Według Biura pierwsze obserwacje lotnicze przeprowadzone przez ONZ wskazują, że na niektórych obszarach zniszczonych zostało 50% budynków i szkody są bardzo poważne. W stolicy zniszczonych zostało ok. 10% domów. Na zniszczonych terenach mieszkało w sumie 3,5 mln osób.
ONZ otrzymała obietnicę pomocy dla Haiti wysokości 268,5 mln dolarów od rządów i organizacji. Najwięksi darczyńcy to USA (100 mln dolarów), Bank Światowy (100 mln), Wielka Brytania (10 mln), Australia (9,3 mln), Brazylia (5 mln), Kanada (4,8 mln), UE (4,37 mln), Hiszpania (4,37 mln), Holandia (2,91 mln) i Niemcy (2,17 mln).

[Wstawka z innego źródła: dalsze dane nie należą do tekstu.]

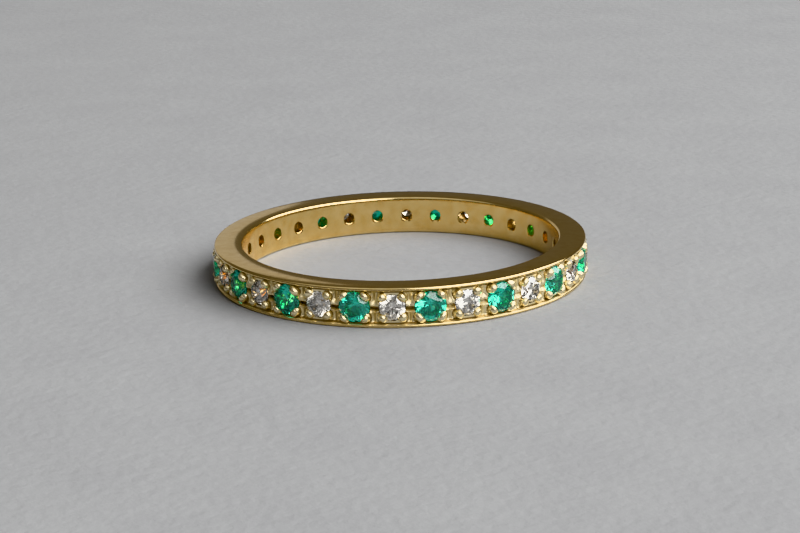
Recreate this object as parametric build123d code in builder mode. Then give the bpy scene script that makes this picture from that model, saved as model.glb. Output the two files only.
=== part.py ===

Biuro podkreśla, że dostęp do poszkodowanych jest bardzo ograniczony z powodu zniszczonych dróg i sporządzenie pełnego bilansu strat zajmie sporo czasu. Lotnisko w Port-au-Prince jest otwarte tylko dla lotów wojskowych i humanitarnych, ale brak paliwa i personelu sprawia, że wyładowywanie przywiezionych towarów jest dużym problemem. Dlatego przylatujące samoloty powinny mieć zapas paliwa, by móc wrócić na własnej rezerwie - uprzedza oenzetowskie Biuro.